**Aim:** Every line in the listing is to be echoed verbatim.

**Raw data:**
** start **
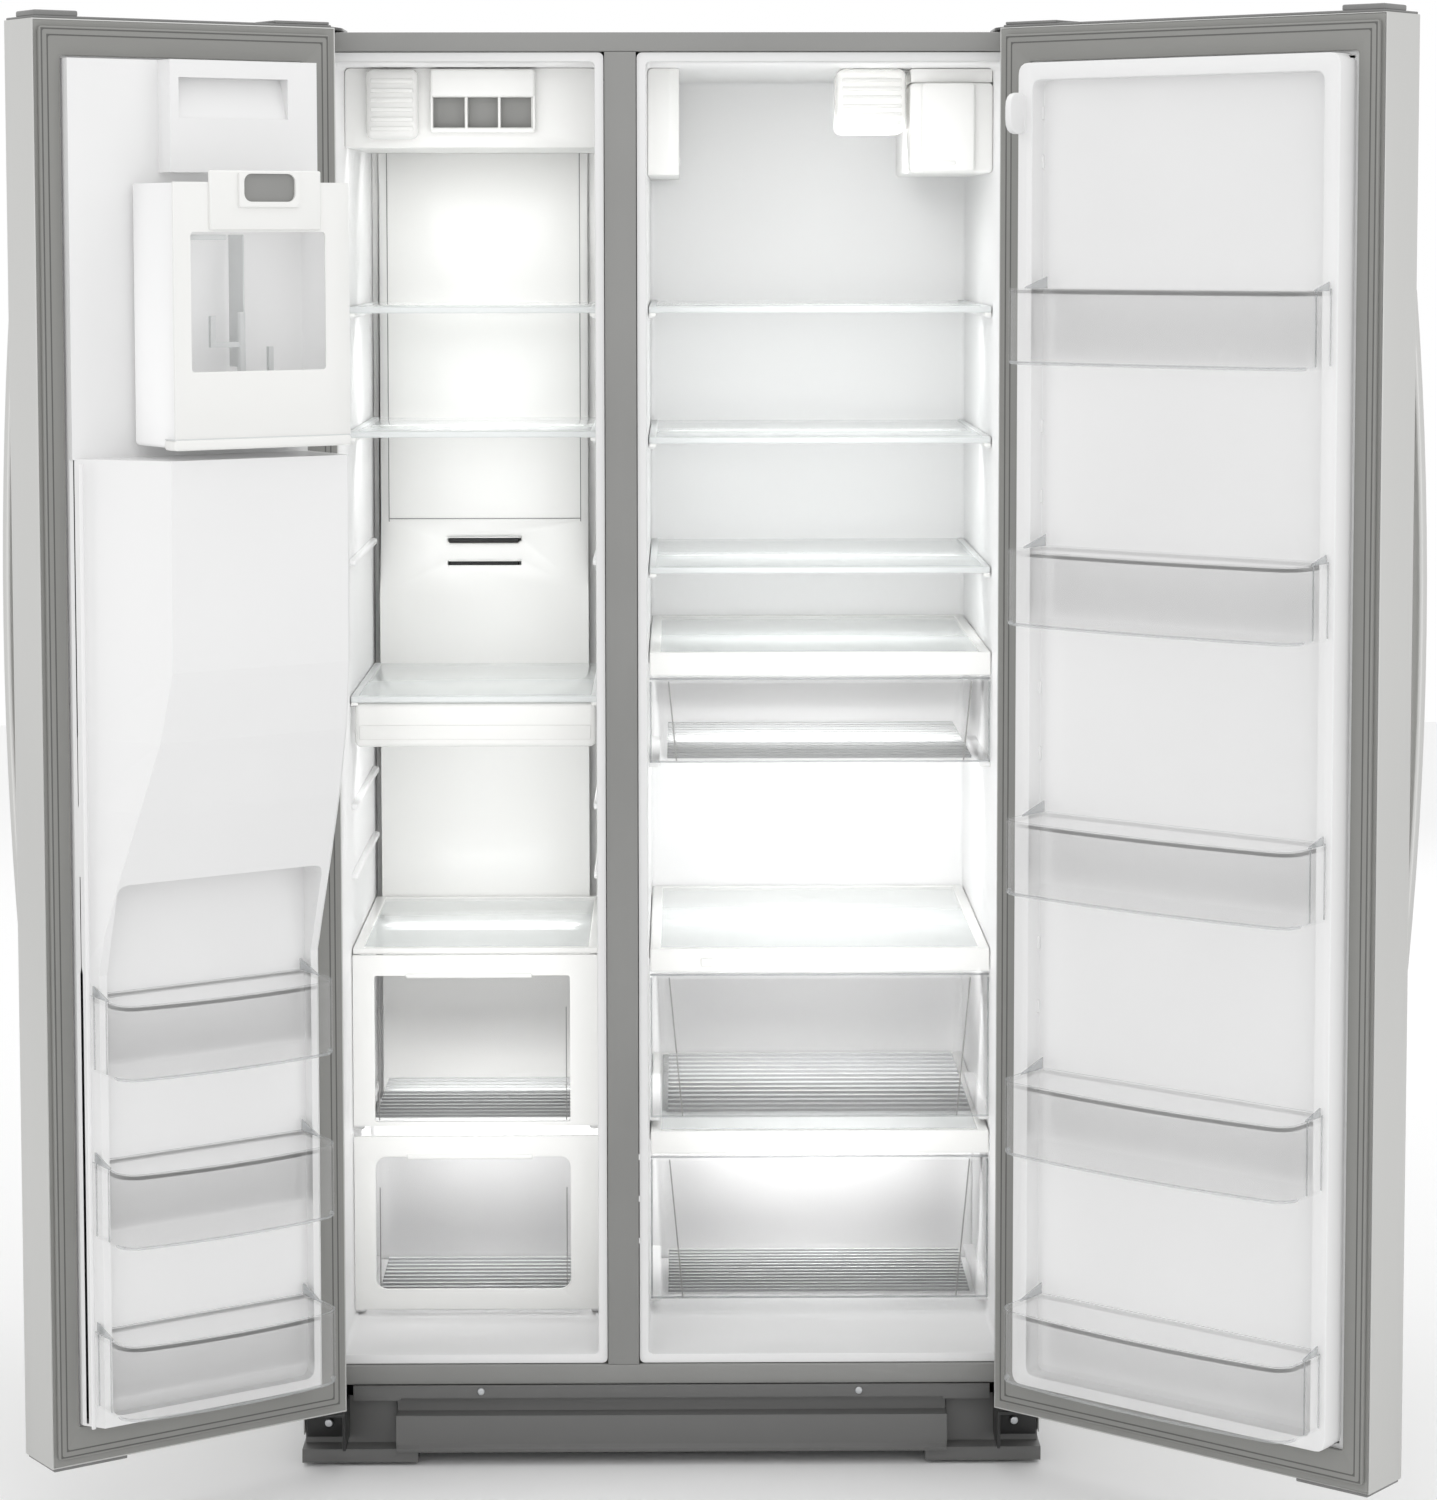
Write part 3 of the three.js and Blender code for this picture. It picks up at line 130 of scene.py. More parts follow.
def soft_panel(name, place, target, size, power):
    light = bpy.data.lights.new(name, "AREA")
    light.shape = "RECTANGLE"
    light.size, light.size_y = size
    light.energy = power
    panel = bpy.data.objects.new(name, light)
    panel.location = place
    panel.rotation_euler = (Vector(target) - Vector(place)).to_track_quat("-Z", "Y").to_euler()
    bpy.context.scene.collection.objects.link(panel)


soft_panel("front_panel", (0.2, -4.4, 2.6), (0, 0, 0.95), (3.6, 2.4), 12)
soft_panel("left_panel", (-3.2, -2.2, 1.5), (-0.6, -0.2, 0.9), (1.4, 2.4), 5)
soft_panel("right_panel", (3.2, -2.2, 1.5), (0.6, -0.2, 0.9), (1.4, 2.4), 5)
soft_panel("top_panel", (0, 0.1, 3.6), (0, 0.1, 0), (3.0, 2.4), 12)
soft_panel("rear_panel", (0.6, 4.2, 2.4), (0, 0.6, 0.9), (3.0, 2.4), 18)
for side, middle, width, power in (("freezer", -247, 0.26, 0.8), ("fridge", 188, 0.38, 1.3)):
    soft_panel(side + "_glow", mm(middle, 40, 1000), mm(middle, 600, 1000), (width, 1.5), power)
soft_panel("fridge_lamp", mm(252, 250, 1632), mm(230, 520, 1300), (0.06, 0.08), 0.5)
soft_panel("freezer_lamp", mm(-344, 190, 1628), mm(-300, 420, 1300), (0.05, 0.03), 0.35)
soft_panel("rear_lamp", mm(-247, 400, 1612), mm(-247, 520, 1480), (0.26, 0.12), 0.35)

# Each strip leans back and down by 45 degrees.
for name, middle, width, y, z, power in (
        ("freezer_strip_1", -247, 0.27, 300, 1405, 0.28), ("freezer_strip_2", -247, 0.27, 300, 1250, 0.3),
        ("freezer_strip_3", -247, 0.27, 260, 850, 0.22), ("freezer_strip_4", -247, 0.25, 300, 586, 0.5),
        ("freezer_strip_5", -247, 0.25, 290, 350, 0.55), ("fridge_strip_1", 188, 0.38, 320, 1405, 0.32),
        ("fridge_strip_2", 188, 0.38, 320, 1240, 0.32), ("fridge_strip_3", 188, 0.38, 320, 1075, 0.25),
        ("fridge_strip_4", 188, 0.36, 320, 945, 0.5), ("fridge_strip_5", 188, 0.38, 320, 835, 0.5),
        ("fridge_strip_6", 188, 0.36, 320, 568, 0.95), ("fridge_strip_7", 188, 0.36, 320, 332, 0.7)):
    soft_panel(name, mm(middle, y, z), mm(middle, y + 140, z - 140), (width, 0.12), power)

world = bpy.data.worlds.new("studio_surround")
world.use_nodes = True
world.node_tree.nodes["Background"].inputs["Color"].default_value = srgb("#ffffff")
world.node_tree.nodes["Background"].inputs["Strength"].default_value = 1.0
bpy.context.scene.world = world
bpy.context.scene.view_settings.view_transform = "Standard"


# The cabinet wrapper, back and base pan are folded from coated steel sheet. The
# coating is a gray baked enamel with a fine leather-like stipple, about 1 mm.
def stipple(material, shader, size_mm, depth, detail=3.0):
    """A fine bump of rounded grains, size_mm apart."""
    place = link_node(material, "ShaderNodeTexCoord")
    grains = link_node(material, "ShaderNodeTexNoise",
                       {"Scale": 1000 / size_mm, "Detail": detail, "Roughness": 0.55},
                       Vector=place.outputs["Object"])
    bump = link_node(material, "ShaderNodeBump", {"Strength": depth, "Distance": 0.0004},
                     Height=grains.outputs["Fac"])
    material.node_tree.links.new(bump.outputs["Normal"], shader.inputs["Normal"])


def vary_colour(material, shader, low, high, size_mm):
    """Slow, faint shade changes across a surface, as moulding and handling leave."""
    place = link_node(material, "ShaderNodeTexCoord")
    clouds = link_node(material, "ShaderNodeTexNoise", {"Scale": 1000 / size_mm, "Detail": 2.0},
                       Vector=place.outputs["Object"])
    shades = link_node(material, "ShaderNodeValToRGB", Fac=clouds.outputs["Fac"])
    shades.color_ramp.elements[0].position = 0.3
    shades.color_ramp.elements[0].color = srgb(low)
    shades.color_ramp.elements[1].position = 0.7
    shades.color_ramp.elements[1].color = srgb(high)
    material.node_tree.links.new(shades.outputs["Color"], shader.inputs["Base Color"])


enamel, enamel_shader = plain_material("stippled_gray_enamel", "#a3a3a0", 0.42, Coat_Weight=0.15)
stipple(enamel, enamel_shader, 1.6, 0.25)
vary_colour(enamel, enamel_shader, "#a0a09d", "#a8a8a5", 240)
galvanised, galvanised_shader = plain_material("galvanised_sheet", "#a9adae", 0.42, 0.85)
vary_colour(galvanised, galvanised_shader, "#a4a6a7", "#b1b3b3", 9)


def coat(node, material):
    """A frame node whose shape is right keeps its mesh and takes a better finish."""
    mesh = frame["nodes"][node].data
    mesh.materials.clear()
    mesh.materials.append(material)


coat("cabinet_wrapper", enamel)
coat("back_panel", galvanised)
coat("base_pan", galvanised)


# The face frame and the centre mullion close the front of the cabinet. They are
# folded steel in warm gray enamel; the folds have a radius of about 1.5 mm.
def nothing_selected():
    if bpy.context.object and bpy.context.object.mode != "OBJECT":
        bpy.ops.object.mode_set(mode="OBJECT")
    bpy.ops.object.select_all(action="DESELECT")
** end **
**Result of the task:**
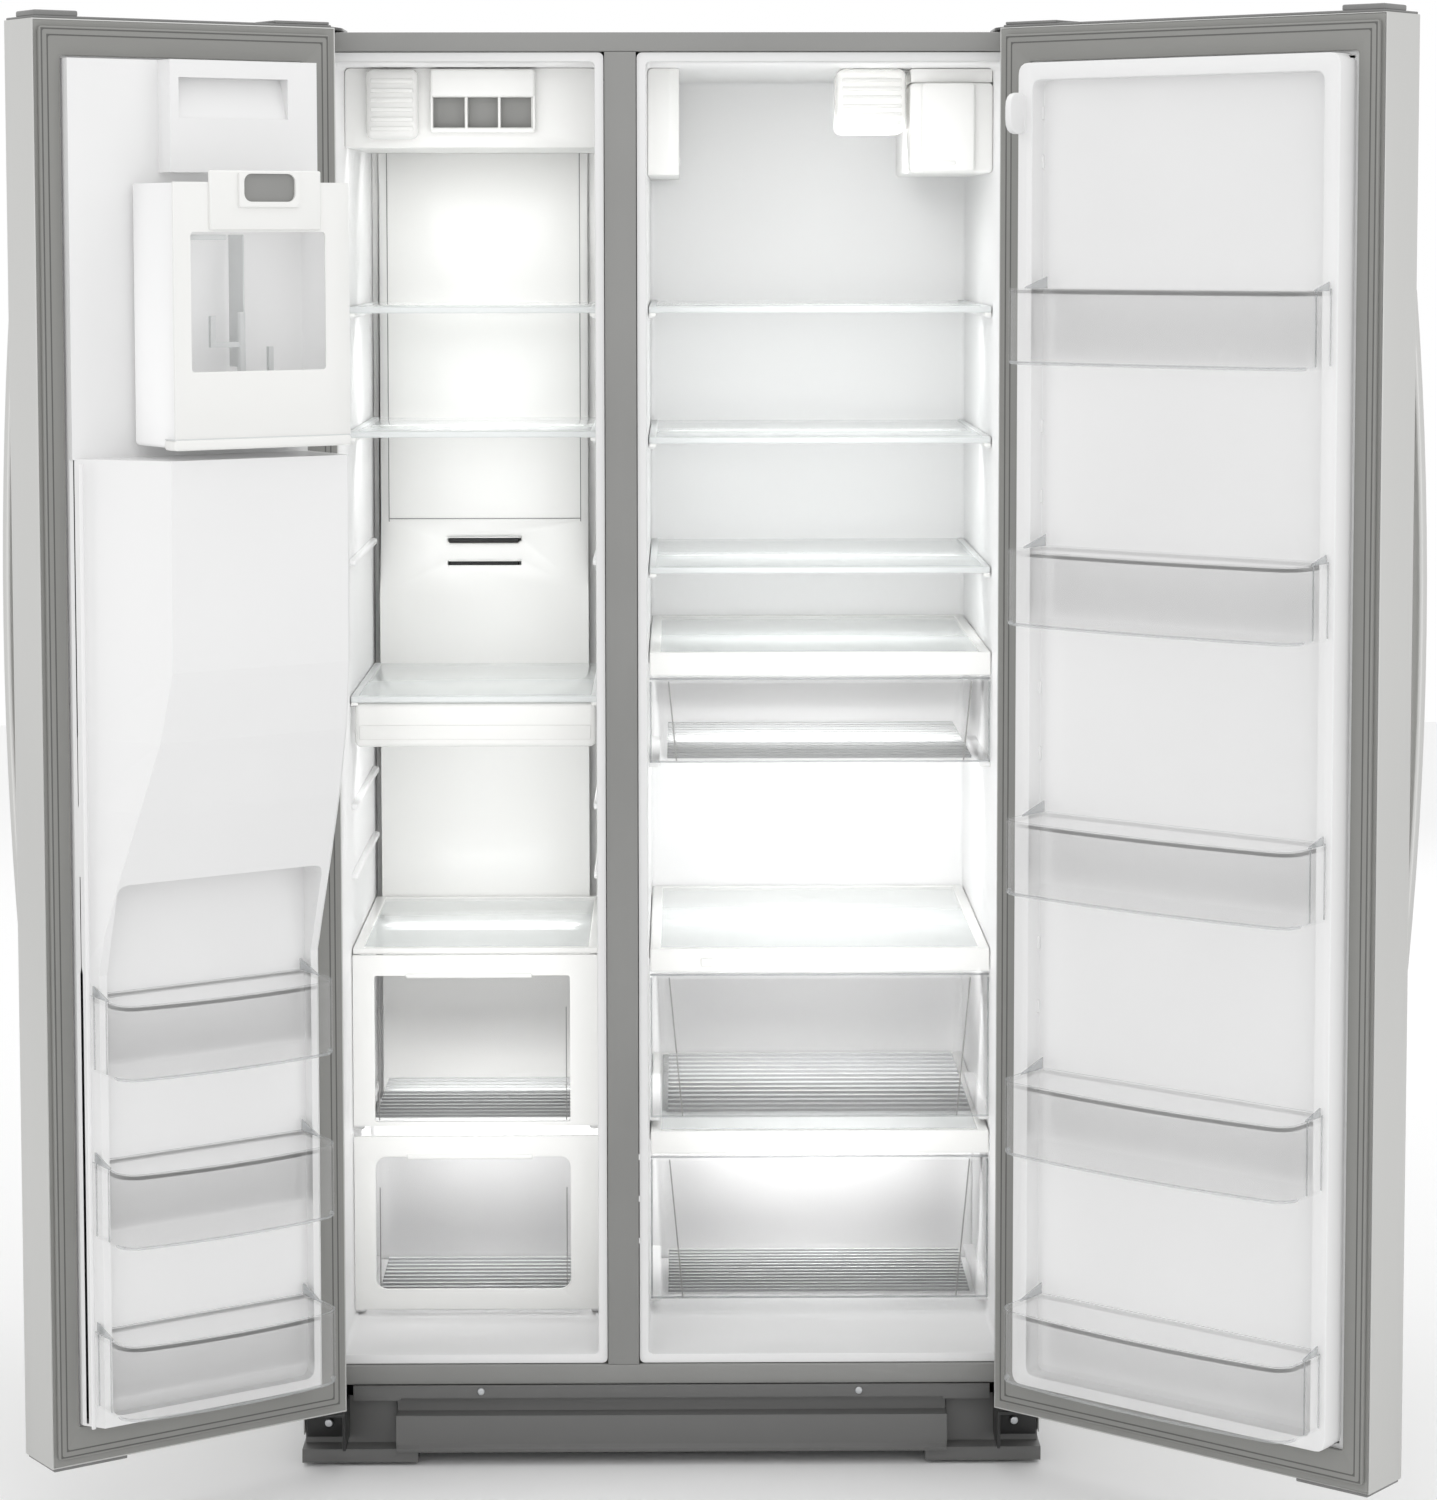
Write part 3 of the three.js and Blender code for this picture. It picks up at line 130 of scene.py. More parts follow.
def soft_panel(name, place, target, size, power):
    light = bpy.data.lights.new(name, "AREA")
    light.shape = "RECTANGLE"
    light.size, light.size_y = size
    light.energy = power
    panel = bpy.data.objects.new(name, light)
    panel.location = place
    panel.rotation_euler = (Vector(target) - Vector(place)).to_track_quat("-Z", "Y").to_euler()
    bpy.context.scene.collection.objects.link(panel)


soft_panel("front_panel", (0.2, -4.4, 2.6), (0, 0, 0.95), (3.6, 2.4), 12)
soft_panel("left_panel", (-3.2, -2.2, 1.5), (-0.6, -0.2, 0.9), (1.4, 2.4), 5)
soft_panel("right_panel", (3.2, -2.2, 1.5), (0.6, -0.2, 0.9), (1.4, 2.4), 5)
soft_panel("top_panel", (0, 0.1, 3.6), (0, 0.1, 0), (3.0, 2.4), 12)
soft_panel("rear_panel", (0.6, 4.2, 2.4), (0, 0.6, 0.9), (3.0, 2.4), 18)
for side, middle, width, power in (("freezer", -247, 0.26, 0.8), ("fridge", 188, 0.38, 1.3)):
    soft_panel(side + "_glow", mm(middle, 40, 1000), mm(middle, 600, 1000), (width, 1.5), power)
soft_panel("fridge_lamp", mm(252, 250, 1632), mm(230, 520, 1300), (0.06, 0.08), 0.5)
soft_panel("freezer_lamp", mm(-344, 190, 1628), mm(-300, 420, 1300), (0.05, 0.03), 0.35)
soft_panel("rear_lamp", mm(-247, 400, 1612), mm(-247, 520, 1480), (0.26, 0.12), 0.35)

# Each strip leans back and down by 45 degrees.
for name, middle, width, y, z, power in (
        ("freezer_strip_1", -247, 0.27, 300, 1405, 0.28), ("freezer_strip_2", -247, 0.27, 300, 1250, 0.3),
        ("freezer_strip_3", -247, 0.27, 260, 850, 0.22), ("freezer_strip_4", -247, 0.25, 300, 586, 0.5),
        ("freezer_strip_5", -247, 0.25, 290, 350, 0.55), ("fridge_strip_1", 188, 0.38, 320, 1405, 0.32),
        ("fridge_strip_2", 188, 0.38, 320, 1240, 0.32), ("fridge_strip_3", 188, 0.38, 320, 1075, 0.25),
        ("fridge_strip_4", 188, 0.36, 320, 945, 0.5), ("fridge_strip_5", 188, 0.38, 320, 835, 0.5),
        ("fridge_strip_6", 188, 0.36, 320, 568, 0.95), ("fridge_strip_7", 188, 0.36, 320, 332, 0.7)):
    soft_panel(name, mm(middle, y, z), mm(middle, y + 140, z - 140), (width, 0.12), power)

world = bpy.data.worlds.new("studio_surround")
world.use_nodes = True
world.node_tree.nodes["Background"].inputs["Color"].default_value = srgb("#ffffff")
world.node_tree.nodes["Background"].inputs["Strength"].default_value = 1.0
bpy.context.scene.world = world
bpy.context.scene.view_settings.view_transform = "Standard"


# The cabinet wrapper, back and base pan are folded from coated steel sheet. The
# coating is a gray baked enamel with a fine leather-like stipple, about 1 mm.
def stipple(material, shader, size_mm, depth, detail=3.0):
    """A fine bump of rounded grains, size_mm apart."""
    place = link_node(material, "ShaderNodeTexCoord")
    grains = link_node(material, "ShaderNodeTexNoise",
                       {"Scale": 1000 / size_mm, "Detail": detail, "Roughness": 0.55},
                       Vector=place.outputs["Object"])
    bump = link_node(material, "ShaderNodeBump", {"Strength": depth, "Distance": 0.0004},
                     Height=grains.outputs["Fac"])
    material.node_tree.links.new(bump.outputs["Normal"], shader.inputs["Normal"])


def vary_colour(material, shader, low, high, size_mm):
    """Slow, faint shade changes across a surface, as moulding and handling leave."""
    place = link_node(material, "ShaderNodeTexCoord")
    clouds = link_node(material, "ShaderNodeTexNoise", {"Scale": 1000 / size_mm, "Detail": 2.0},
                       Vector=place.outputs["Object"])
    shades = link_node(material, "ShaderNodeValToRGB", Fac=clouds.outputs["Fac"])
    shades.color_ramp.elements[0].position = 0.3
    shades.color_ramp.elements[0].color = srgb(low)
    shades.color_ramp.elements[1].position = 0.7
    shades.color_ramp.elements[1].color = srgb(high)
    material.node_tree.links.new(shades.outputs["Color"], shader.inputs["Base Color"])


enamel, enamel_shader = plain_material("stippled_gray_enamel", "#a3a3a0", 0.42, Coat_Weight=0.15)
stipple(enamel, enamel_shader, 1.6, 0.25)
vary_colour(enamel, enamel_shader, "#a0a09d", "#a8a8a5", 240)
galvanised, galvanised_shader = plain_material("galvanised_sheet", "#a9adae", 0.42, 0.85)
vary_colour(galvanised, galvanised_shader, "#a4a6a7", "#b1b3b3", 9)


def coat(node, material):
    """A frame node whose shape is right keeps its mesh and takes a better finish."""
    mesh = frame["nodes"][node].data
    mesh.materials.clear()
    mesh.materials.append(material)


coat("cabinet_wrapper", enamel)
coat("back_panel", galvanised)
coat("base_pan", galvanised)


# The face frame and the centre mullion close the front of the cabinet. They are
# folded steel in warm gray enamel; the folds have a radius of about 1.5 mm.
def nothing_selected():
    if bpy.context.object and bpy.context.object.mode != "OBJECT":
        bpy.ops.object.mode_set(mode="OBJECT")
    bpy.ops.object.select_all(action="DESELECT")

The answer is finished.